Class reunions: Part I
ith October upon us, I am reminded that this is a popular time for class reunions.
Such reunions are often scheduled around Homecoming Weekend.
Here is a tongue in cheek version, in the form of a poem, of such an event.
Keep in mind that this is based on the ten year reunion being held in the 1960s. The author is unknown.
Every ten years, as Autumn nears, An announcement arrives in the mail, A reunion is planned; it’ll be grand; Make plans to attend without fail. I’ll never forget the first time we met; We tried so hard to impress, We drove fancy cars, smoked big cigars, and wore our most elegant dress.
It was quite an affair; the whole class was there.
It was held at a fancy hotel. We wined, and dined, and we acted refined, and everyone thought it was swell.
The men all conversed about who had been first to achieve great fortune and fame. Meanwhile, their spouses described their fine houses, and how beautiful their children became.
The homecoming queen who once had been lean, now weighed in at one-ninety-six. The jocks who were there had all lost their hair.
And the cheerleaders could no longer do kicks.
No one had heard about the class nerd who’d guided a spacecraft to the moon; or poor little Jane, who’s always been plain; she married a shipping tycoon.
The boy we’d decreed ‘most apt to succeed’ was serving ten years in the pen,
While the one voted ‘least’ now was a priest; Just shows you can be wrong now and then.
They awarded a prize to one of the guys, who seemed to have aged the least.
Another was given to the grad who had driven the farthest, to attend the feast.
They took a class picture, a curious mixture of beehives, crew cuts and wide ties; Tall, short, or skinny, the style was the mini; you never saw so many thighs.
At our next get-together, no one cared whether they impressed their classmates or not.
The mood was informal, a whole lot more normal; By this time we’d all gone to pot.
It was held out-of-doors at the lake shores; we ate hamburgers, coleslaw, and beans.
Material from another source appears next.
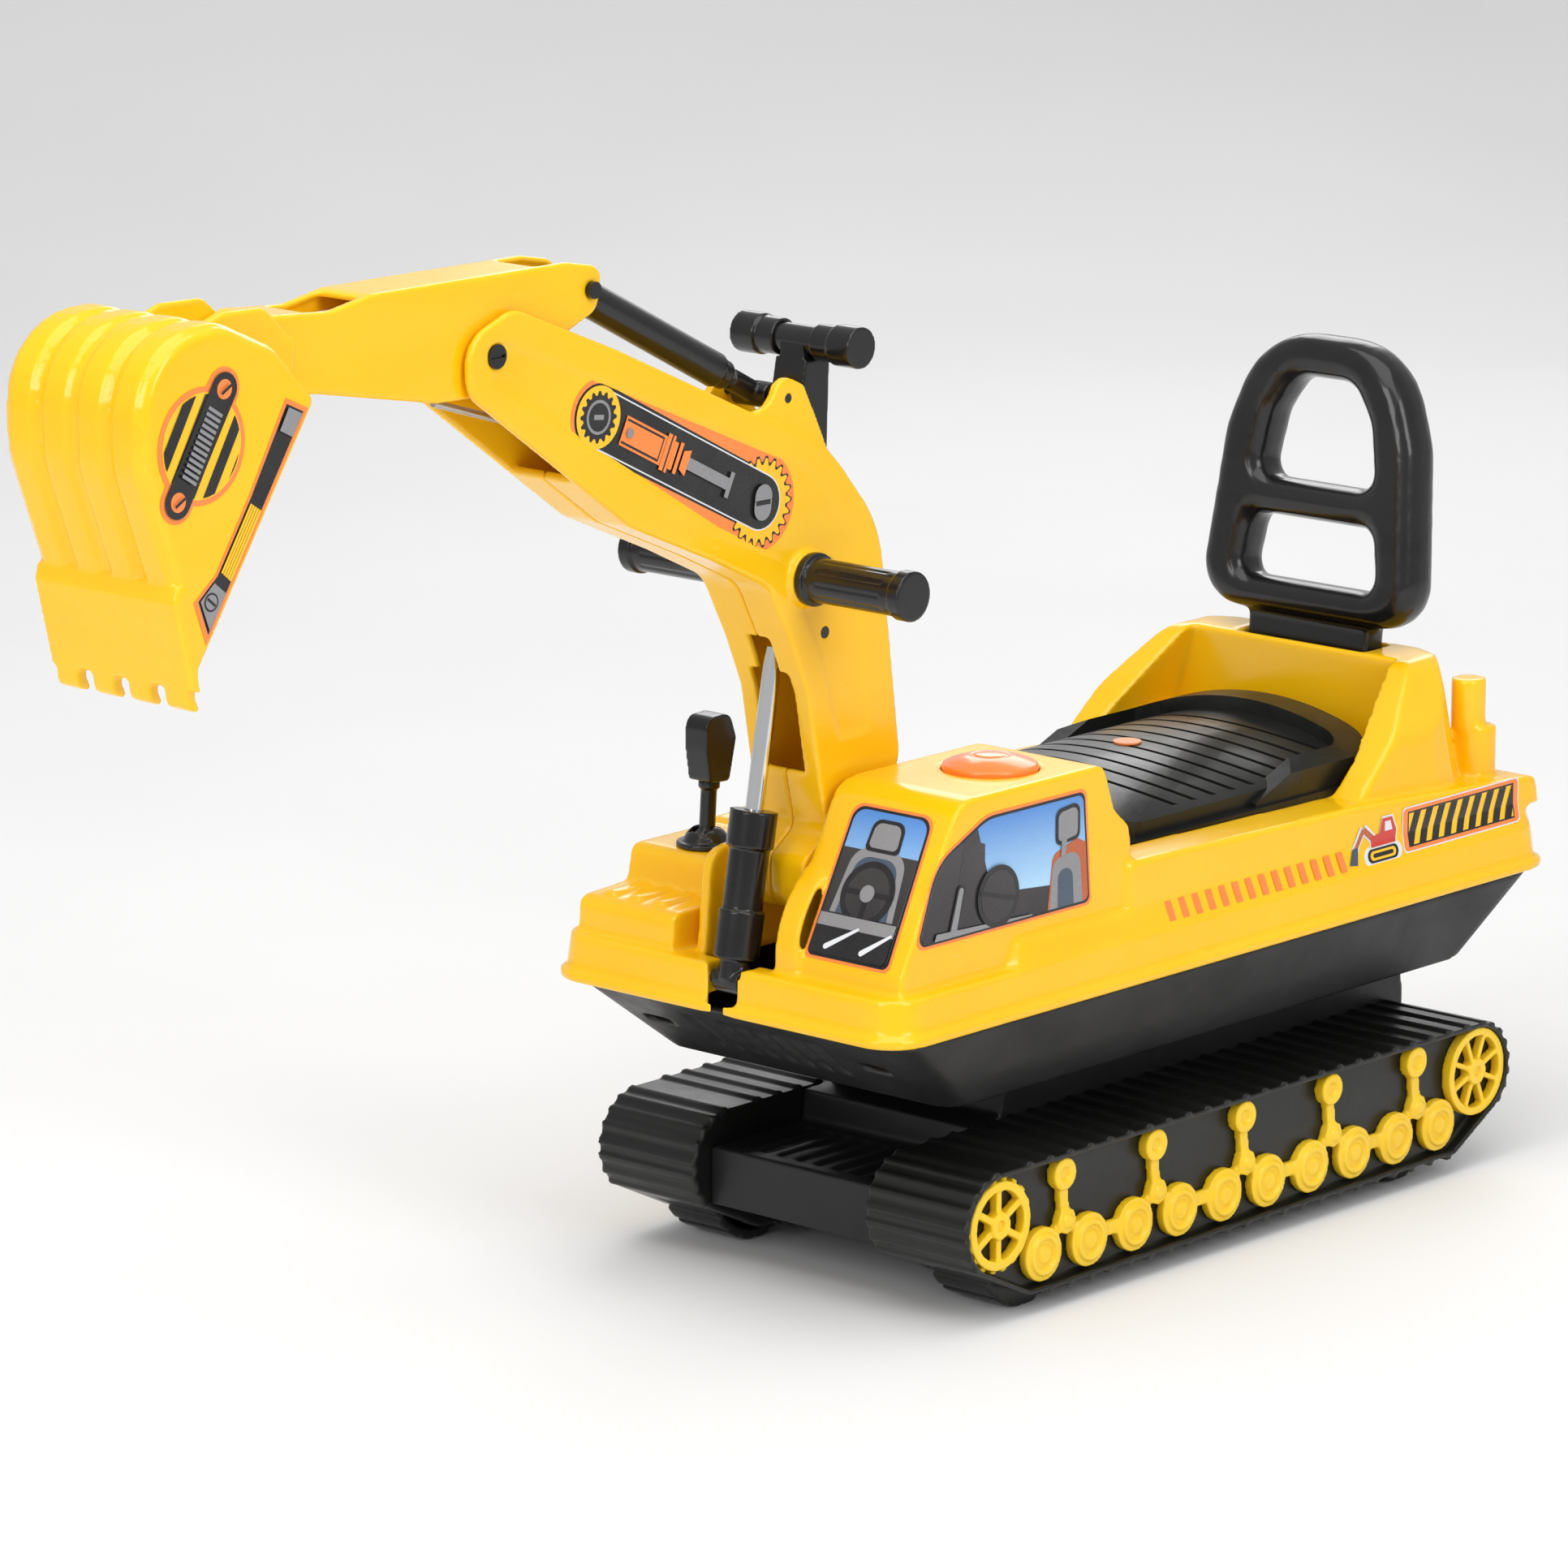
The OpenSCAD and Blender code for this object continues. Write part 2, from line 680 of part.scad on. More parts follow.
module joystick_boot() {
    color("#161617") place() translate([joy_at[0], joy_at[1], boot_z]) difference() {
        union() {
            cylinder(h = 3, d = 33);
            translate([0, 0, -8]) cylinder(h = 10, d = 23.6);
            intersection() {
                translate([0, 0, -1]) sphere(d = 27);
                cylinder(h = 16, d = 30);
            }
        }
        sphere(d = 21);
        rotate([90, 0, 0]) translate([0, 0, -11.7]) cylinder(h = 23.4, d = 4 + 2 * fit);
        rotate([90, 0, 0]) translate([0, 0, -6]) linear_extrude(12)
            polygon([[-5, 0], [5, 0], [14, 22], [-14, 22]]);
    }
}

module joystick_stem() {
    color("#161617") place() translate([joy_at[0], joy_at[1], boot_z]) {
        sphere(d = 20.4);
        rotate([90, 0, 0]) translate([0, 0, -11.5]) cylinder(h = 23, d = 4);
        rotate([0, -4, 0]) {
            cylinder(h = 40, d = 9);
            translate([0, 0, 32]) cylinder(h = 4, d = 12);
        }
    }
}

module joystick_knob() {
    color("#161617") place() translate([joy_at[0], joy_at[1], boot_z]) rotate([0, -4, 0])
        difference() {
            union() {
                translate([0, 0, 36]) slab(-8, 8) polygon(rounded([[-8, 0, 3], [8, 0, 3], [12, 18, 5],
                    [13, 36, 7], [-6, 38, 7], [-12, 24, 5]]));
            }
            translate([0, 0, 35]) cylinder(h = 5, d = 9);
        }
}

/* Arm */

// Side outline of the boom
module boom_outline() {
    polygon(rounded([[247, 214, 14], [210, 214, 18], [182, 262, 30], [169, 290, 20], [186, 420, 70],
        [226, 466, 60], [390, 540, 30], [466, 571, 18], [500, 558, 20], [499, 530, 16], [381, 446, 40],
        [318, 419, 20], [274, 398, 24], [255, 362, 20], [243, 334, 20], [234, 285, 12], [228, 258, 8],
        [247, 245, 8]], 6));
}

// Hole and stretch of the boom that is left open from the middle plane to the cheeks
module boom_hollow() {
    offset(delta = -cheek) boom_outline();
    // Fork at the tip
    polygon([[406, 500], [406, 600], [530, 600], [530, 470], [424, 470]]);
}

module boom_half() {
    half = boom_w / 2;
    difference() {
        union() {
            slab(0, half) boom_outline();
            // Ears of the ram
            slab(half - 6, half - 1) polygon(rounded([[214, 440, 0], [246, 503, 9], [264, 511, 10],
                [273, 494, 12], [312, 492, 0]]));
            rod_y(grip_at, 30, half - 1, half + 3);
        }
        slab(-1, half - cheek) boom_hollow();
        // Opening in the column's front, for the lift cylinder's rod
        slab(-1, 14) polygon([[225, 290], [238, 346], [270, 346], [270, 290]]);
        slab(-1, 8) polygon([[236, 340], [236, 366], [272, 366], [272, 340]]);
        // Opening that the lever swings in
        slab(-1, 12.5) polygon([[160, 424], [170, 500], [244, 500], [246, 440], [200, 424]]);
        // Raised border: the middle of the side is a little lower
        difference() {
            slab(half - 1, half + 1) offset(delta = -8) polygon(rounded([[186, 300, 10], [196, 412, 60],
                [232, 462, 30], [478, 566, 10], [492, 532, 10], [318, 428, 20], [268, 404, 20],
                [240, 350, 10], [226, 300, 10]]));
            rod_y(grip_at, 30, half - 2, half + 2);
        }
        rod_y(boom_at, pin_d + 2 * fit, -1, half + 1);
        rod_y(tip_at, pin_d, -1, half + 5);
        rod_y(tip_at, 13, half - 2, half + 5);
        rod_y(ear_at, 5, -1, half + 1);
        rod_y(lever_at, 6, -1, half + 1);
        rod_y(grip_at, 8, -1, half + 5);
        for (at = boom_screw_at) rod_y(at, 7, half - 3, half + 5);
        for (at = boom_screw_at) rod_y(at, 3.6, -1, half + 1);
    }
    // Screw posts inside the halves
    for (at = boom_screw_at) difference() {
        rod_y(at, 10, 0, half - cheek + 1);
        rod_y(at, 3.6, -1, half + 1);
    }
}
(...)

Then most of us lay around in the shade, in our comfortable T-shirts and jeans.
By the fortieth year, it was abundantly clear, we were definitely over the hill.
Those who weren’t dead had to crawl out of bed, and be home in time for their pill.
And now I can’t wait; they’ve set the date; Our fiftieth is coming, I’m told it should be a ball, they’ve rented a hall at the Shady Rest Home for the old. Repairs have been made on my hearing aid; my pacemaker’s been turned up on high.
My wheelchair is oiled, and my teeth have been boiled; and I’ve bought a new wig and glass eye.
I’m feeling quite hearty, and I’m ready to party.
I’m gonna dance ‘til dawn’s early light. It’ll be lots of fun;
But I just hope that there’s one other person who can make it that night.